[Records from a dataset]
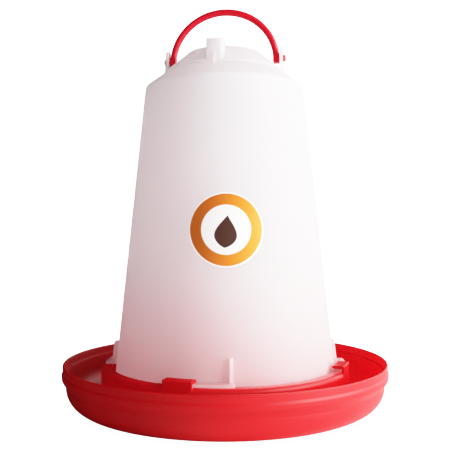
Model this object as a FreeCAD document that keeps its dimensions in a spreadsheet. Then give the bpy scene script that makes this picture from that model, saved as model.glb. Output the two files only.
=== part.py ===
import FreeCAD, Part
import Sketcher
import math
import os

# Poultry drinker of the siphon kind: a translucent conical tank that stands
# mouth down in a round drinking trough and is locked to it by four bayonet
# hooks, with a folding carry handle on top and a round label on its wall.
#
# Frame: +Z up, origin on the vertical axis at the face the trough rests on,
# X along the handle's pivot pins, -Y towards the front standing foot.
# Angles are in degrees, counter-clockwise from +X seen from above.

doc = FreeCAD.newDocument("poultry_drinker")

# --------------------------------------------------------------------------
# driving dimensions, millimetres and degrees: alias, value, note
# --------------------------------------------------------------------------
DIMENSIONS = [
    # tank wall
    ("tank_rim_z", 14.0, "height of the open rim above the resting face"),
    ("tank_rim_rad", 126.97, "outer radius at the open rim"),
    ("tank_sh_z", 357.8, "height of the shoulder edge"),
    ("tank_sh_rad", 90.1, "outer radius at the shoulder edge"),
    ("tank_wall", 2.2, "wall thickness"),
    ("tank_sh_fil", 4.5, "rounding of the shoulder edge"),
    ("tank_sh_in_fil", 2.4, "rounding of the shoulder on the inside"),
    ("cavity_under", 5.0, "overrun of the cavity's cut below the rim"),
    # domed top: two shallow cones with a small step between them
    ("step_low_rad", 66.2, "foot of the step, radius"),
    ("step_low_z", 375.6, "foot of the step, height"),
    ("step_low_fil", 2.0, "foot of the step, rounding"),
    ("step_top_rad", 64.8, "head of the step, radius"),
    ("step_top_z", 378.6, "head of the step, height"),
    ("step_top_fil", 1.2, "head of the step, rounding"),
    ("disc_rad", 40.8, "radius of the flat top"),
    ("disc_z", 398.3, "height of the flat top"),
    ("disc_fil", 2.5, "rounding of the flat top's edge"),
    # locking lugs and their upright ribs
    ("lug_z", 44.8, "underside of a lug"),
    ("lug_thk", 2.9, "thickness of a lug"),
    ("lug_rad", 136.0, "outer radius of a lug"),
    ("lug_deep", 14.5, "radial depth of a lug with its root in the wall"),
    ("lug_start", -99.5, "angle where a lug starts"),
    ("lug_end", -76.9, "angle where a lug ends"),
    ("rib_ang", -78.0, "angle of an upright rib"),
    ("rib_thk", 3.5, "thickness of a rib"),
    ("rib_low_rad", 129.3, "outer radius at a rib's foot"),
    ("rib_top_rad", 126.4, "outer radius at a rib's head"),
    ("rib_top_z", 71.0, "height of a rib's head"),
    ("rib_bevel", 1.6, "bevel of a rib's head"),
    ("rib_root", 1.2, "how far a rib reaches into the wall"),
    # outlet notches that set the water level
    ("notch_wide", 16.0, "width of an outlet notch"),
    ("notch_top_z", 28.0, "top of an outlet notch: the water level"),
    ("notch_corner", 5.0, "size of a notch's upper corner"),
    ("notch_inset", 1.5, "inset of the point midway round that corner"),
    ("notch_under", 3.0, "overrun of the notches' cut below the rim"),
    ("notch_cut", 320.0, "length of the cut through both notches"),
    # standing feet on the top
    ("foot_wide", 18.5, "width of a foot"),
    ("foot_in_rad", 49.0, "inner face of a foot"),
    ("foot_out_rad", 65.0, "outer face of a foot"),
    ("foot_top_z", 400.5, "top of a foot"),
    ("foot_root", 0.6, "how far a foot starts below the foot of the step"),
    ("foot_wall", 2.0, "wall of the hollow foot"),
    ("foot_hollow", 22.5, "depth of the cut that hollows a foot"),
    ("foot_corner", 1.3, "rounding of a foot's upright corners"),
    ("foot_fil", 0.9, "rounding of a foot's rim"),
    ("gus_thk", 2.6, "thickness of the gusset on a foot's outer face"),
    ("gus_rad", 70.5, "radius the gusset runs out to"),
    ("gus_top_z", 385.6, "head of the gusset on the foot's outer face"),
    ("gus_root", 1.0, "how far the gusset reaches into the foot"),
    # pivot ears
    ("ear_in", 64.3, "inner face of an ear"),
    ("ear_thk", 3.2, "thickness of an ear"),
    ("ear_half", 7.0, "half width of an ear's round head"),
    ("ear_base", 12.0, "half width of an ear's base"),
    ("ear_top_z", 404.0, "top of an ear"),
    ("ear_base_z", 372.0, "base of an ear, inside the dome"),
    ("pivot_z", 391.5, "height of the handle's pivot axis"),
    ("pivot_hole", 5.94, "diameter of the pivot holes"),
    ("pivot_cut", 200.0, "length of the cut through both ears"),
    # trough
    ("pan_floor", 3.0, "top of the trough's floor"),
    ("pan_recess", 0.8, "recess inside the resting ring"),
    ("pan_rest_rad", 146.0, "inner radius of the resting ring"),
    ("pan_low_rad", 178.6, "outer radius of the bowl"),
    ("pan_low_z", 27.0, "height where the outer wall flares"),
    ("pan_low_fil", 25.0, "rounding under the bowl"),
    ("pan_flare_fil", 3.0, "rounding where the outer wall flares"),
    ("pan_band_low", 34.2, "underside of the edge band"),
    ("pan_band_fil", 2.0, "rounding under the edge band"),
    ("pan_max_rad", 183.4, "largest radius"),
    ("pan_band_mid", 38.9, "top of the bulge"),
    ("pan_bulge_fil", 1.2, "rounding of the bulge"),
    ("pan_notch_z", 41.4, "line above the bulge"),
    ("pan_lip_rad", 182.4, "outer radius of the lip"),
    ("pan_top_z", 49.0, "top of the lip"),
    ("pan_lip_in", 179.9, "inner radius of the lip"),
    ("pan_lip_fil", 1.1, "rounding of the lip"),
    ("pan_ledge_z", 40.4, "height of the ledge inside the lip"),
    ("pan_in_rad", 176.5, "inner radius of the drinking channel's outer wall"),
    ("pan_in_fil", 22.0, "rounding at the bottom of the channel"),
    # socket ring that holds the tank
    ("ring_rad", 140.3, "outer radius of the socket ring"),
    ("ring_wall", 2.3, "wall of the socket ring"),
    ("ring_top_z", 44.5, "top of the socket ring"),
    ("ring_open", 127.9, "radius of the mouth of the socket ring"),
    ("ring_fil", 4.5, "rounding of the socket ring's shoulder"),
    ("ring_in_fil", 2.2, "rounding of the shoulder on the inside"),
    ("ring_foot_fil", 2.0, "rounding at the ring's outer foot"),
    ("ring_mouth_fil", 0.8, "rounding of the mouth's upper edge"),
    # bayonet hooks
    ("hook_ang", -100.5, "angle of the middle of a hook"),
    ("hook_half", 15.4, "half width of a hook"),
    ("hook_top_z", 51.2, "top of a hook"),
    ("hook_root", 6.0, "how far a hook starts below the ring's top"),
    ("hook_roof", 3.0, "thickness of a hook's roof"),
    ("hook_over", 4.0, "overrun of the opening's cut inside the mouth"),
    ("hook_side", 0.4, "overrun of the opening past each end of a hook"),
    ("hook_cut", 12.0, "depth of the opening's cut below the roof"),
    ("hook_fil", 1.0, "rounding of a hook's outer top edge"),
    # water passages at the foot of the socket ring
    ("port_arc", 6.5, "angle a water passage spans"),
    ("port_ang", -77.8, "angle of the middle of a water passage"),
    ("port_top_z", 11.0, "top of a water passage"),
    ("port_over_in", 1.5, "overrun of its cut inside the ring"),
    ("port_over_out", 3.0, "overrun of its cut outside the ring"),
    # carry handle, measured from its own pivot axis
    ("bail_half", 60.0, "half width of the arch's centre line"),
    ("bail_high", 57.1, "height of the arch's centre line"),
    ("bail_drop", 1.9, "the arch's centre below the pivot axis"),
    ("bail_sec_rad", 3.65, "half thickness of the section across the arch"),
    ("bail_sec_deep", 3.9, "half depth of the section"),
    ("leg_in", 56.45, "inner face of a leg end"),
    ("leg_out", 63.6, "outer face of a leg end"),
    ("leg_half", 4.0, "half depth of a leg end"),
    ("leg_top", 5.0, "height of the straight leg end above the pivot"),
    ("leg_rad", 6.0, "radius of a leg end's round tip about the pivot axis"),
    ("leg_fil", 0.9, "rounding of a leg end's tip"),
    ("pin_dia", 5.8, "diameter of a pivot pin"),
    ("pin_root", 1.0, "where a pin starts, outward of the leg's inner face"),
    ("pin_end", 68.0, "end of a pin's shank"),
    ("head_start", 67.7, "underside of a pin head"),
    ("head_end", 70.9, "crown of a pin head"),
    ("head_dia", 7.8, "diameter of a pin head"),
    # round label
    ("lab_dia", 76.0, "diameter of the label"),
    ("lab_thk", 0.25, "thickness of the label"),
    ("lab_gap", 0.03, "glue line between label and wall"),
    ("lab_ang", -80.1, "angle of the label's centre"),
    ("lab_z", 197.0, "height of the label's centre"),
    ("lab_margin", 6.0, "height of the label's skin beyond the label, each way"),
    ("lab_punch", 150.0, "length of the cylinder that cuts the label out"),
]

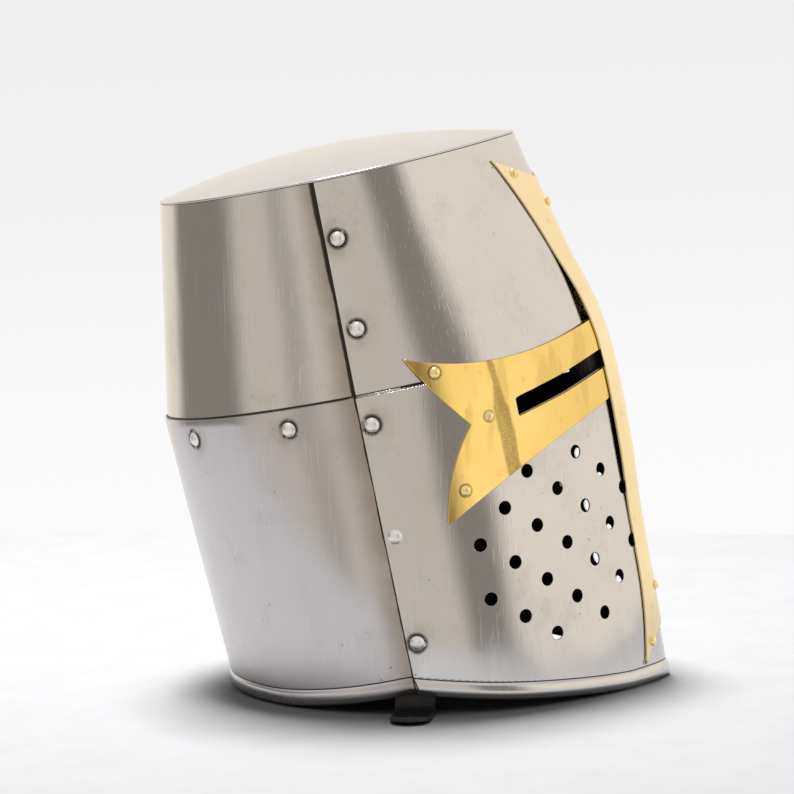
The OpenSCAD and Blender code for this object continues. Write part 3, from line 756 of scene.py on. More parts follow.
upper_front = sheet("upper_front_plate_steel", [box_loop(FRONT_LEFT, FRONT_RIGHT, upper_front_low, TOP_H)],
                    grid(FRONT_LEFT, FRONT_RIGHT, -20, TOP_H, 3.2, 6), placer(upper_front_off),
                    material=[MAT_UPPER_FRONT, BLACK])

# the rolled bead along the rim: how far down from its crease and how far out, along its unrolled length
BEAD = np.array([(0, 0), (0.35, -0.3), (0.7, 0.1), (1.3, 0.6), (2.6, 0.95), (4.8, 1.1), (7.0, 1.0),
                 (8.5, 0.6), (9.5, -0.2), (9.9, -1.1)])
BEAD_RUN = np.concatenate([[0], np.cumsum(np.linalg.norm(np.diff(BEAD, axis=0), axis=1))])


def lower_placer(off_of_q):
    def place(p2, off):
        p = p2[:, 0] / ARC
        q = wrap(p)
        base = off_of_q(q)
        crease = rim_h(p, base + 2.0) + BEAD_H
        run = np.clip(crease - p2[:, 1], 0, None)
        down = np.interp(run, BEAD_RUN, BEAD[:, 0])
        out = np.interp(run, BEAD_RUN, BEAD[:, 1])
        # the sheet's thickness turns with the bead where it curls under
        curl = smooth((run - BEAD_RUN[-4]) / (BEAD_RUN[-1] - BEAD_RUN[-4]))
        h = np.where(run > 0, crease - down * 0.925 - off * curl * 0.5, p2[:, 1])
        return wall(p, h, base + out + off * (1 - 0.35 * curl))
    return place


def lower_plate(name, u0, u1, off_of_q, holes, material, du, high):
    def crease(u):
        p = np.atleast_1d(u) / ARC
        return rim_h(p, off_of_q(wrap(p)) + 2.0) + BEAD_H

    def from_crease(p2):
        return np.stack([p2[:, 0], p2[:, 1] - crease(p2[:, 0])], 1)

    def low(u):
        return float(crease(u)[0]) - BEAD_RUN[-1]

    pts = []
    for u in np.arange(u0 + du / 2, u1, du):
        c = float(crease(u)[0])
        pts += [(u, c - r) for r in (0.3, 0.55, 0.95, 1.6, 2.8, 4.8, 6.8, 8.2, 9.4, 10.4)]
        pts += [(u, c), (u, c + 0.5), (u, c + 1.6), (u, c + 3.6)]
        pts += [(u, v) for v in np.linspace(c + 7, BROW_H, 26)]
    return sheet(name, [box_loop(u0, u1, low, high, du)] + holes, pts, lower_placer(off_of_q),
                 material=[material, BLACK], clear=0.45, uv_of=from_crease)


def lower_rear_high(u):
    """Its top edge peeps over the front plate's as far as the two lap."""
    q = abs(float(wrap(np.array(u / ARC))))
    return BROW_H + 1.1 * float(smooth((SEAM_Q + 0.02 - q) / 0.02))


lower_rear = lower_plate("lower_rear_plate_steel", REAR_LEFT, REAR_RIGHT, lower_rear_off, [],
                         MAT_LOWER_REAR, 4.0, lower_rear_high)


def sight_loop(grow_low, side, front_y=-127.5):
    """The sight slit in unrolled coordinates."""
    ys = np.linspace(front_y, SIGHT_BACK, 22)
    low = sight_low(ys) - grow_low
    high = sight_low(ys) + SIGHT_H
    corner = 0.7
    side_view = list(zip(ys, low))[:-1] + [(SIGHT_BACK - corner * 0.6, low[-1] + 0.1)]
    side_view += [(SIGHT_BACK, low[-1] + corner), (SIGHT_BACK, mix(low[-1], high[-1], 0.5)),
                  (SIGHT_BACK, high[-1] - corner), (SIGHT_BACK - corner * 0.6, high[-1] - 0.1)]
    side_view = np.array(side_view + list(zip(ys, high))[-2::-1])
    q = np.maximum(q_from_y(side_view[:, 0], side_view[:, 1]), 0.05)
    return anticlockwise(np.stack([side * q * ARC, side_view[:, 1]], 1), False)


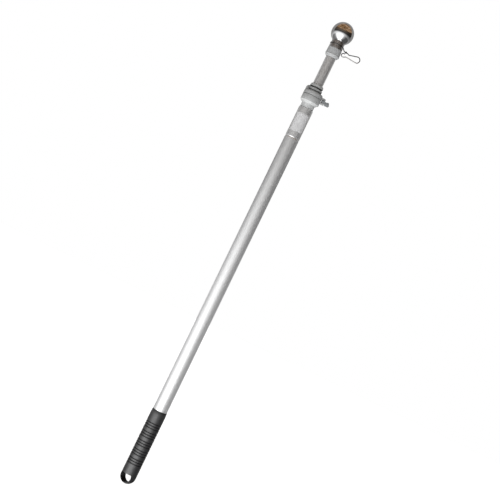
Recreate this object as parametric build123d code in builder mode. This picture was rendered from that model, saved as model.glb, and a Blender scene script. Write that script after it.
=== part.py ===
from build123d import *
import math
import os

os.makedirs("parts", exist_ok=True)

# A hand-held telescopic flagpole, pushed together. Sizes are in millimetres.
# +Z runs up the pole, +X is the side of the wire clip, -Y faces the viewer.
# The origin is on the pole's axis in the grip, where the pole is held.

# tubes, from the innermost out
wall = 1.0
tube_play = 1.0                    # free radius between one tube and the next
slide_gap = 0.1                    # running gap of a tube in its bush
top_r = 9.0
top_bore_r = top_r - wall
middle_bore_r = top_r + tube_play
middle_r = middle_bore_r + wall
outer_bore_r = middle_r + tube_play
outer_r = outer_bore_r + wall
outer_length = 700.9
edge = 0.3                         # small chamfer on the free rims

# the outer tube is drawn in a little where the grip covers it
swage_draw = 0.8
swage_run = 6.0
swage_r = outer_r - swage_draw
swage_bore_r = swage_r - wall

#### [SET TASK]
Find and copy every line in the entries above where the string "picture" occurs.

#### [TASK OUTPUT]
Model this object as a FreeCAD document that keeps its dimensions in a spreadsheet. Then give the bpy scene script that makes this picture from that model, saved as model.glb. Output the two files only.
Recreate this object as parametric build123d code in builder mode. This picture was rendered from that model, saved as model.glb, and a Blender scene script. Write that script after it.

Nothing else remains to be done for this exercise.